▼

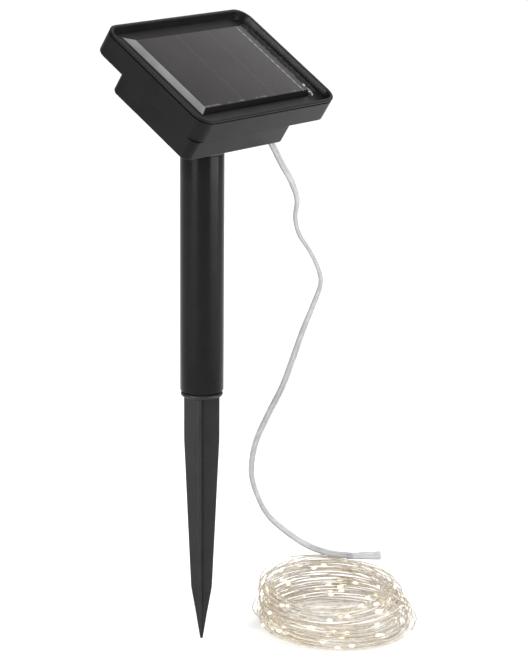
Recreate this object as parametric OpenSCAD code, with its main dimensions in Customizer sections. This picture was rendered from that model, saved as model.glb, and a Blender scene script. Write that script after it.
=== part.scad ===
// Solar string lights: a solar head on a ground stake, with a coiled string of small lamps.
// Origin at the stake's tip. +Z up the pole, +X along the tilt hinge, -Y the side the panel leans to.

/* [Head] */
// Width of the head along the hinge
head_w = 106; // [100:1:115]
// Depth of the head across the hinge
head_d = 75; // [72:1:85]
// Outer corner radius of the head
head_r = 8; // [6:0.5:10]
// Depth of the upper tray from the rim
tray_depth = 12.7; // [12:0.1:14]
// Depth from the rim to the underside of the battery box
box_depth = 23.4; // [23:0.1:25]
// Lean of the panel from level
tilt = 33; // [0:1:33]
// Wall of the mouldings
wall = 1.6; // [1.4:0.1:1.8]

/* [Panel] */
// Width of the solar panel
panel_w = 80.6; // [70:0.1:84]
// Depth of the solar panel
panel_d = 52.5; // [46:0.5:56]
// Height of the panel block on its floor
panel_t = 2.8; // [2.6:0.1:4]

/* [Battery box] */
// Left edge of the box, from the head's centre
box_left = -52.6; // [-53:0.1:-52]
// Right edge of the box, from the head's centre
box_right = 25; // [24:0.5:28]
// Front edge of the box, from the head's centre
box_front = -37.5; // [-37.5:0.1:-37]
// Back edge of the box, from the head's centre
box_back = 18.5; // [18.5:0.5:22]
// Corner radius of the box
box_r = 5; // [4:0.5:6]

/* [Stake] */
// Outer diameter of the pole
pole_d = 22; // [20:0.5:24]
// Wall of the pole
pole_wall = 1.5; // [1.2:0.1:2]
// Height of the pole's lower end above the stake's tip
pole_bottom = 133; // [130:1:140]
// Height of the pole's upper end
pole_top = 253; // [240:1:253]
// Half width of a fin along its straight part
fin_reach = 9; // [8:0.5:9.5]
// Thickness of a fin
fin_t = 2; // [1.6:0.2:2.4]
// Turn of the fins about the pole
fin_turn = 31; // [0:1:89]

/* [Hinge] */
// Height of the hinge axis above the pole's upper end
hinge_rise = 8; // [8:0.5:10]
// Distance of the hinge axis below the box
hinge_drop = 6.3; // [6.3:0.1:8]
// Radius of the knuckle and of the ears
knuckle_r = 5.5; // [5:0.1:5.5]
// Width of the knuckle
knuckle_w = 10; // [9:0.5:11]
// Diameter of the hinge bolt
bolt_d = 4; // [3.5:0.1:4.2]

/* [String] */
// Number of turns in the coil of lights
coil_turns = 44; // [40:1:44]
// Inner radius of the coil
coil_inner = 30; // [28:0.5:31]
// Outer radius of the coil
coil_outer = 42; // [41:0.5:43]
// Height of the coil as it lies
coil_h = 25.5; // [24:0.1:25.5]
// Number of lamps on the string
lamp_count = 100; // [80:10:100]
// Radius of a lamp's clear drop
lamp_r = 1.6; // [1.4:0.1:1.7]
// Diameter of the lead
lead_d = 3.4; // [2.6:0.1:3.6]

/* [Hidden] */
$fn = 64;
eps = 0.1;

// Levels in the head, counted from the rim along the panel's normal
flange_n = -1.2;
shell_n = -1.6;
floor_n = -4.2;
basin_n = -6.2;
tray_floor_n = -tray_depth + wall;
box_floor_n = -box_depth + wall;
glass_n = floor_n + panel_t;
cells_n = glass_n - 1.8;
base_n = cells_n - 0.4;
board_n = -16;
board_t = 1.6;

// Hinge axis, and where it lies under the head
pivot_z = pole_top + hinge_rise;
hinge_x = -16;
hinge_y = -18.5;
ear_gap = knuckle_w / 2 + 0.25;
ear_t = 3;
plate_t = 2;
washer_t = 0.8;
bolt_clear = 0.05;

// The panel sits a little to the right of the middle
panel_at = [0.7, 0];

// Box middle and size
box_mid = [(box_left + box_right) / 2, (box_front + box_back) / 2];
box_size = [box_right - box_left, box_back - box_front];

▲

Set down all of the data above, word for word.

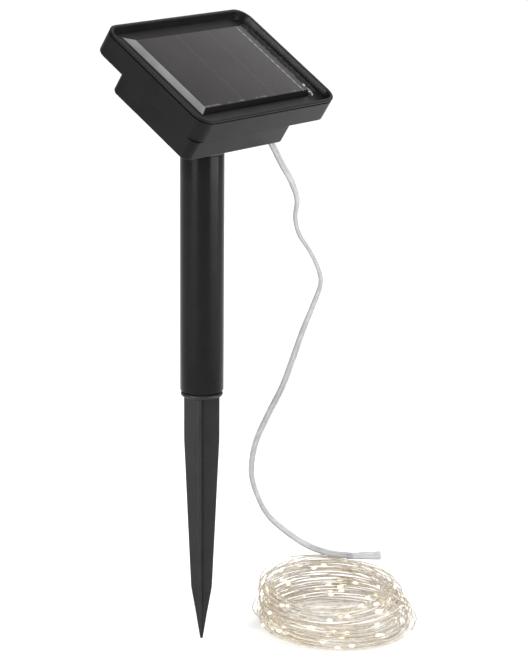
Recreate this object as parametric OpenSCAD code, with its main dimensions in Customizer sections. This picture was rendered from that model, saved as model.glb, and a Blender scene script. Write that script after it.
=== part.scad ===
// Solar string lights: a solar head on a ground stake, with a coiled string of small lamps.
// Origin at the stake's tip. +Z up the pole, +X along the tilt hinge, -Y the side the panel leans to.

/* [Head] */
// Width of the head along the hinge
head_w = 106; // [100:1:115]
// Depth of the head across the hinge
head_d = 75; // [72:1:85]
// Outer corner radius of the head
head_r = 8; // [6:0.5:10]
// Depth of the upper tray from the rim
tray_depth = 12.7; // [12:0.1:14]
// Depth from the rim to the underside of the battery box
box_depth = 23.4; // [23:0.1:25]
// Lean of the panel from level
tilt = 33; // [0:1:33]
// Wall of the mouldings
wall = 1.6; // [1.4:0.1:1.8]

/* [Panel] */
// Width of the solar panel
panel_w = 80.6; // [70:0.1:84]
// Depth of the solar panel
panel_d = 52.5; // [46:0.5:56]
// Height of the panel block on its floor
panel_t = 2.8; // [2.6:0.1:4]

/* [Battery box] */
// Left edge of the box, from the head's centre
box_left = -52.6; // [-53:0.1:-52]
// Right edge of the box, from the head's centre
box_right = 25; // [24:0.5:28]
// Front edge of the box, from the head's centre
box_front = -37.5; // [-37.5:0.1:-37]
// Back edge of the box, from the head's centre
box_back = 18.5; // [18.5:0.5:22]
// Corner radius of the box
box_r = 5; // [4:0.5:6]

/* [Stake] */
// Outer diameter of the pole
pole_d = 22; // [20:0.5:24]
// Wall of the pole
pole_wall = 1.5; // [1.2:0.1:2]
// Height of the pole's lower end above the stake's tip
pole_bottom = 133; // [130:1:140]
// Height of the pole's upper end
pole_top = 253; // [240:1:253]
// Half width of a fin along its straight part
fin_reach = 9; // [8:0.5:9.5]
// Thickness of a fin
fin_t = 2; // [1.6:0.2:2.4]
// Turn of the fins about the pole
fin_turn = 31; // [0:1:89]

/* [Hinge] */
// Height of the hinge axis above the pole's upper end
hinge_rise = 8; // [8:0.5:10]
// Distance of the hinge axis below the box
hinge_drop = 6.3; // [6.3:0.1:8]
// Radius of the knuckle and of the ears
knuckle_r = 5.5; // [5:0.1:5.5]
// Width of the knuckle
knuckle_w = 10; // [9:0.5:11]
// Diameter of the hinge bolt
bolt_d = 4; // [3.5:0.1:4.2]

/* [String] */
// Number of turns in the coil of lights
coil_turns = 44; // [40:1:44]
// Inner radius of the coil
coil_inner = 30; // [28:0.5:31]
// Outer radius of the coil
coil_outer = 42; // [41:0.5:43]
// Height of the coil as it lies
coil_h = 25.5; // [24:0.1:25.5]
// Number of lamps on the string
lamp_count = 100; // [80:10:100]
// Radius of a lamp's clear drop
lamp_r = 1.6; // [1.4:0.1:1.7]
// Diameter of the lead
lead_d = 3.4; // [2.6:0.1:3.6]

/* [Hidden] */
$fn = 64;
eps = 0.1;

// Levels in the head, counted from the rim along the panel's normal
flange_n = -1.2;
shell_n = -1.6;
floor_n = -4.2;
basin_n = -6.2;
tray_floor_n = -tray_depth + wall;
box_floor_n = -box_depth + wall;
glass_n = floor_n + panel_t;
cells_n = glass_n - 1.8;
base_n = cells_n - 0.4;
board_n = -16;
board_t = 1.6;

// Hinge axis, and where it lies under the head
pivot_z = pole_top + hinge_rise;
hinge_x = -16;
hinge_y = -18.5;
ear_gap = knuckle_w / 2 + 0.25;
ear_t = 3;
plate_t = 2;
washer_t = 0.8;
bolt_clear = 0.05;

// The panel sits a little to the right of the middle
panel_at = [0.7, 0];

// Box middle and size
box_mid = [(box_left + box_right) / 2, (box_front + box_back) / 2];
box_size = [box_right - box_left, box_back - box_front];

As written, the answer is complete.